Prior to this school year, the students would have learned about First Nations weaving mainly from a textbook.
Two initial classes at Cove Cliff were presented the hands-on weaving lesson last fall, and they were hooked.
“Oh, definitely. They were really engaged,” says McAllen.

Grade 4 student Max Naiman-Bobroff can attest to this.

“During this period of learning, my class has made so much weaving and a video that even amazed me – and I worked on it,” explains Naiman-Bobroff. 

Grade 3 student Julia Mortimer is also excited by the project.  

“I thought that it was very nice of Chief Janice George and Buddy Joseph to use their time to teach weaving. I learned a lot and now I can teach my family and they can teach their friends,” says Mortimer.
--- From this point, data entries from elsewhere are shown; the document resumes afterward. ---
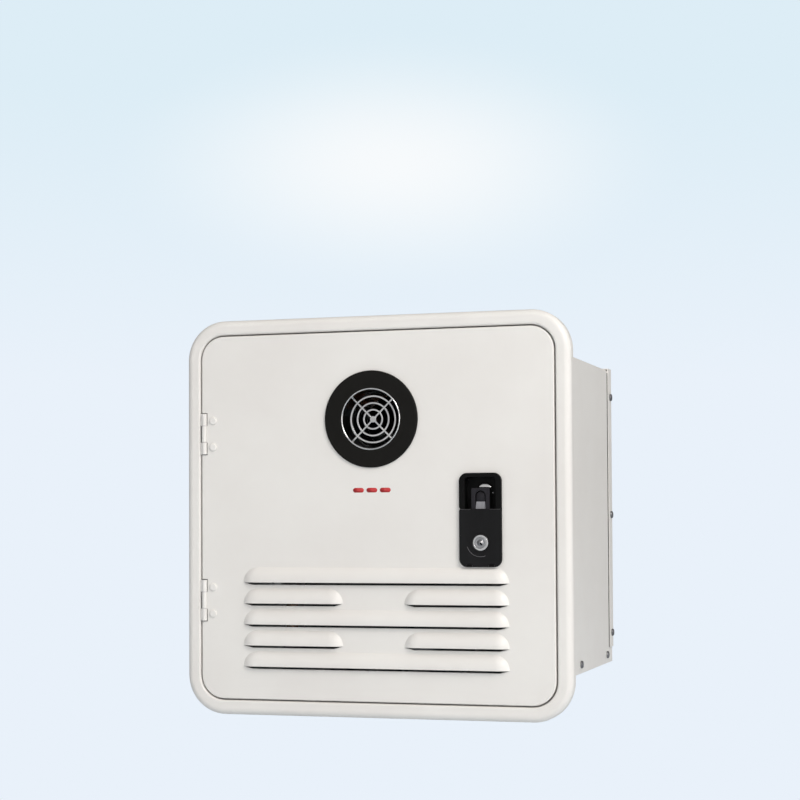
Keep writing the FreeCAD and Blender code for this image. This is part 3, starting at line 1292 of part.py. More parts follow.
def electrics():
    """Control box with lid, board and power switch, and the cable grommet."""
    wall = BOX_RIGHT
    front, back = "stack_front", "(stack_front+box_depth)"
    box = Piece("control_box")
    box.pad("XZ", front, back, rect(BOX_LEFT, wall, "box_bottom", "box_top"))
    box.pocket("XZ", front, f"({back}-box_skin)", rect(
        f"({BOX_LEFT}+box_skin)", f"({wall}-box_skin)", "(box_bottom+box_skin)",
        "(box_top-box_skin)"))
    window = rect(f"({SWITCH_X}-switch_width/2-window_side)", f"({SWITCH_X}+switch_width/2+window_side)",
                  "(switch_z-switch_height/2-window_end)", "(switch_z+switch_height/2+window_end)")
    lid = Piece("control_lid")
    lid_front = f"({front}-box_skin)"
    lid.pad("XZ", lid_front, front, rect(BOX_LEFT, wall, "box_bottom", "box_top"), window)
    lid.pad("XZ", f"({lid_front}-bezel_rise)", lid_front, (
        "rounded", f"({SWITCH_X}-switch_width/2-bezel_side)",
        f"({SWITCH_X}+switch_width/2+bezel_side)", "(switch_z-switch_height/2-bezel_end)",
        "(switch_z+switch_height/2+bezel_end)", "bezel_corner"), window)
    switch = Piece("power_switch")
    low, high = "(switch_z-switch_height/2)", "(switch_z+switch_height/2)"
    switch.pad("YZ", f"({SWITCH_X}-switch_width/2)", f"({SWITCH_X}+switch_width/2)", ("polygon", [
        (f"({lid_front}-rocker_back)", low), (f"({lid_front}-rocker_back)", high),
        (f"({lid_front}-rocker_front)", high), (f"({lid_front}-rocker_dip)", "switch_z"),
        (f"({lid_front}-rocker_front)", low)]))
    switch.pad("YZ", f"({SWITCH_X}-switch_width/2-axle_reach)",
               f"({SWITCH_X}+switch_width/2+axle_reach)",
               disc(f"({lid_front}-axle_y)", "switch_z", "axle_radius"))
    board = Piece("control_board")
    face = f"({wall}-box_skin-board_gap)"
    board.pad("YZ", face, f"({face}+board_skin)", rect(
        f"({front}+board_inset)", f"({back}-board_inset)", "(box_bottom+board_inset)",
        "(box_top-board_inset)"))
    posts = [disc(y, z, "post_radius")
             for y in (f"({front}+post_inset)", f"({back}-post_inset)")
             for z in ("(box_bottom+post_inset)", "(box_top-post_inset)")]
    board.pad("YZ", f"({face}+board_skin)", f"({wall}-box_skin)", *posts)
    grommet = Piece("cable_grommet")
    inner, outer = f"({COVER_FRONT}-grommet_lip)", f"({COVER_BACK}+grommet_lip)"
    lip, throat = "(cable_hole+grommet_lip)", "(cable_hole-grommet_fit)"
    grommet.turn("Revolution", "XY", "cable_z", [("polygon", [
        ("cable_bore", inner), (lip, inner), (lip, COVER_FRONT), (throat, COVER_FRONT),
        (throat, COVER_BACK), (lip, COVER_BACK), (lip, outer), ("cable_bore", outer)])],
        ("cable_x", "0"), "V_Axis")


def check_and_write():
    """Stop on any failed object or bad shape, then write one file for each sub-part."""
    for thing in doc.Objects:
        if "Invalid" in thing.State or "Error" in thing.State:
            raise RuntimeError(f"{thing.Name} failed: {thing.State}")
    for body in PIECES:
        if body.Shape.isNull() or not body.Shape.isValid():
            raise RuntimeError(f"{body.Label} has no valid shape")
    os.makedirs("parts", exist_ok=True)
    for body in PIECES:
        body.Shape.exportStep(f"parts/{body.Label}.step")
        print(body.Label, len(body.Shape.Solids), round(body.Shape.Volume))


def main():
    fill_sheet()
    wall_frame()
    case()
    door()
    hinges()
    flue_outlet()
    latch()
    stack()
    fan()
    gas()
    water()
    electrics()
    doc.recompute()
    check_and_write()


main()
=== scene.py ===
import json
import math

import bmesh
import bpy
from mathutils import Matrix, Vector


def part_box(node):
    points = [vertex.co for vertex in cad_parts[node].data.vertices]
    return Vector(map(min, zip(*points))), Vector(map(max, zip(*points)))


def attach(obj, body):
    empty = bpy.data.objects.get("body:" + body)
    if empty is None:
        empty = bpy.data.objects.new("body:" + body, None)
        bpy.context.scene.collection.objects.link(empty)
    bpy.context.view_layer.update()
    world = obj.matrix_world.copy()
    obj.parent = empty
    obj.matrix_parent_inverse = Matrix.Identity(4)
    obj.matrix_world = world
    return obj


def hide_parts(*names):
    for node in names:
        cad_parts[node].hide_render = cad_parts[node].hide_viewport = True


# Looks of the recessed caravan water heater. Lengths are in metres, in the frame of the solids:
# X to the right, Y into the vehicle, Z up. Colours are linear.

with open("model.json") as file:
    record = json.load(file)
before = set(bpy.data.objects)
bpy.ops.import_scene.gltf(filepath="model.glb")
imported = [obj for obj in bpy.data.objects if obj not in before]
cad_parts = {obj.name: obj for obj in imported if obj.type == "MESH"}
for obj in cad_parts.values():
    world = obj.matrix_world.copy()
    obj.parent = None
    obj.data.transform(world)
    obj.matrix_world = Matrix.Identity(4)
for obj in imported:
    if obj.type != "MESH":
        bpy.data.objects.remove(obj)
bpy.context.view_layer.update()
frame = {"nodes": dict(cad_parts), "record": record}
NODES = frame["nodes"]

# Places taken from the solids
DOOR_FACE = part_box("vent_collar")[1].y
DOOR_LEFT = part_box("door_panel")[0].x
PADDLE_LOW, PADDLE_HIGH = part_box("latch_paddle")
LOCK_LOW, LOCK_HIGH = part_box("lock_cylinder")
TONGUE_LOW, TONGUE_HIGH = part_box("latch_tongue")
STUD_LOW, STUD_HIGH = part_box("latch_stud")
LEAF_LOW, LEAF_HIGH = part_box("hinge_leaves_door")
BUTTON_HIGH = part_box("release_button")[1]
CASE_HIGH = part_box("case_wrap")[1]
COVER_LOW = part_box("rear_cover")[0]
LATCH_X = (PADDLE_LOW.x + PADDLE_HIGH.x) / 2
LOCK_Z = (LOCK_LOW.z + LOCK_HIGH.z) / 2

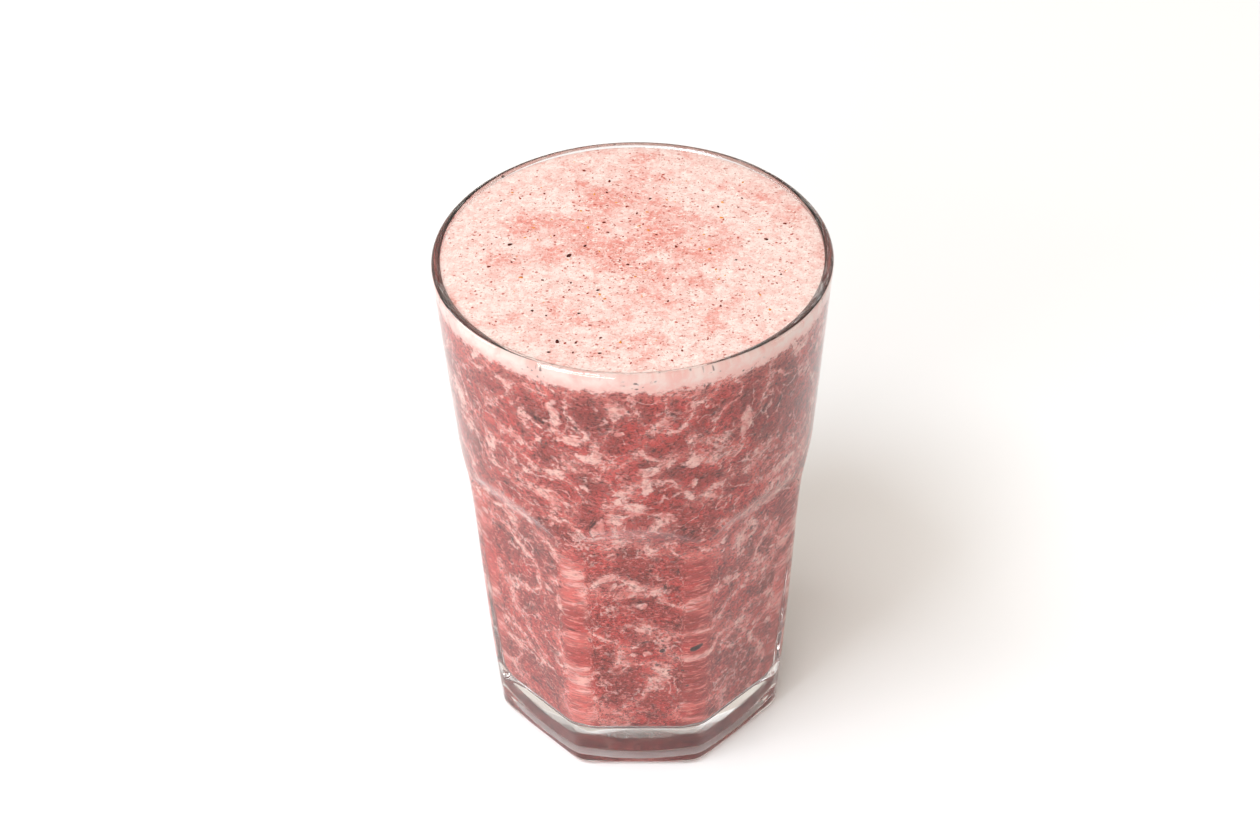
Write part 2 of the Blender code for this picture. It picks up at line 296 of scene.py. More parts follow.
def outer_radius(angle, height):
    depth = facet_depth(angle, height)
    run = np.maximum(LEDGE_RUN * depth, LEDGE_LEAST)
    climb = np.clip(1 - (arch_height(angle) - height) / run, 0, 1)
    return body_radius(height) - depth * (1 - climb**LEDGE_POWER)


def inner_radius(angle, height):
    faceted = INNER_FACET_SHARE * (1 - smooth_step(INNER_FACET_TOP, SHOULDER_TOP, height))
    wall = curve_through(WALL_STATIONS, height)
    return body_radius(height) - wall - faceted * facet_depth(angle, height)


def ring(angles, radius, height):
    """Points round the axis. Angle 0 is the middle of the facet that faces -Y."""
    radius = np.broadcast_to(radius, angles.shape)
    height = np.broadcast_to(height, angles.shape)
    return np.stack([radius * np.sin(angles), -radius * np.cos(angles), height], axis=-1)


def even_angles(count):
    return np.arange(count) * math.tau / count


def noise_at(points, length):
    """Smooth noise from about -1 to 1 at each of these points, with bumps about this long."""
    values = [noise.noise(Vector(point)) for point in points.reshape(-1, 3) / length]
    return np.array(values).reshape(points.shape[:-1])


def loft(name, rings):
    """A surface through the rings, whose first and last rings close on a point at their middle."""
    count = len(rings[0])
    rows = np.array(rings)
    points = rows.reshape(-1, 3)
    low = np.arange(len(rings) - 1)[:, None] * count + np.arange(count)[None, :]
    side = np.arange(len(rings) - 1)[:, None] * count + (np.arange(count)[None, :] + 1) % count
    quads = np.stack([low, side, side + count, low + count], axis=-1).reshape(-1, 4)
    faces = quads.tolist()
    middles = np.array([rows[0].mean(axis=0), rows[-1].mean(axis=0)])
    points = np.concatenate([points, middles])
    first, last = len(points) - 2, len(points) - 1
    top = (len(rings) - 1) * count
    for i in range(count):
        j = (i + 1) % count
        faces.append([first, j, i])
        faces.append([top + i, top + j, last])
    mesh = bpy.data.meshes.new(name)
    mesh.from_pydata(points.tolist(), [], faces)
    mesh.validate()
    mesh.shade_smooth()
    mesh.set_sharp_from_angle(angle=SHARP_EDGE)
    obj = bpy.data.objects.new(name, mesh)
    bpy.context.scene.collection.objects.link(obj)
    return obj


def wall_rows(radius_of, angles, low, high, count):
    """Rows of a wall from low, left out, up to high, which are heights or arrays of them."""
    rows = []
    for i in range(1, count + 1):
        height = mix(low, high, i / count) + 0 * angles
        rows.append(ring(angles, radius_of(angles, height), height))
    return rows


def cavity_rows(angles, reach, floor_count, fillet_count, wall_count, top):
    """The inside of the glass, moved out by reach, from the middle of the floor up to a height."""
    rows = []
    floor = FLOOR_HEIGHT - reach
    fillet = FLOOR_FILLET + reach
    foot = floor + fillet
    inner = inner_radius(angles, foot)
    for i in range(1, floor_count + 1):
        share = i / (floor_count + 1)
        rows.append(ring(angles, share * (inner - FLOOR_FILLET), floor - FLOOR_DIP * (1 - share**2)))
    for i in range(fillet_count):
        turn = i / fillet_count * math.pi / 2
        back = fillet * (1 - math.sin(turn))
        rise = fillet * (1 - math.cos(turn))
        rows.append(ring(angles, inner + reach - back, floor + rise))
    rows.append(ring(angles, inner + reach, foot))
    rows += wall_rows(lambda a, h: inner_radius(a, h) + reach, angles, foot, top, wall_count)
    return rows


def punt_height(radius):
    """Height of the underside: a step up from the standing ring, then a shallow dome."""
    step = PUNT_STEP * smooth_step(PUNT_RADIUS, PUNT_RADIUS - PUNT_STEP_WIDTH, radius)
    return step + PUNT_DOME * smooth_step(PUNT_DOME_RADII[1], PUNT_DOME_RADII[0], radius)


def wall_point(angle, height):
    """A point on the outside of the drink, just inside the wall of the glass."""
    radius = inner_radius(angle, height) + INTO_GLASS
    return radius * math.sin(angle), -radius * math.cos(angle), height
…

Adds fellow student Eli, “I never knew that the Coast Salish used plants and bark to dye wool. I learned a lot.”

The next step is to have these Grade 3 and 4 students and their teachers move outwards and instruct other students in the school on Coast Salish weaving – with the ball of yarn to keep rolling from there.

Thirty table looms have been ordered for the students to help create a school-wide legacy weaving project.

There are three set Coast Salish techniques the students will be following – twill, twine and tabby.

The students will be using wool and possibly cedar to weave, while also exploring the techniques of dying wool with natural materials found in the environment.

Cove Cliff Elementary students drum during the school’s celebration of Coast Salish weaving held in late January. Photo by Paul McGrath, North Shore News.

At the same time, Cove Cliff is incorporating drumming lessons from Q’Puts (Henry Schooner), who is a North Vancouver School District First Nations support worker, into the weaving program.

There’s a strong student empowerment lesson entwined in this project, as the students teach their peers how to weave.

“That student-to-student learning can be so valuable,” says Butterfield. 

“I mean that shows true mastery of something, when you are able to teach it to somebody else. So, if kids are able to teach it to other kids, that is the highest level of understanding.”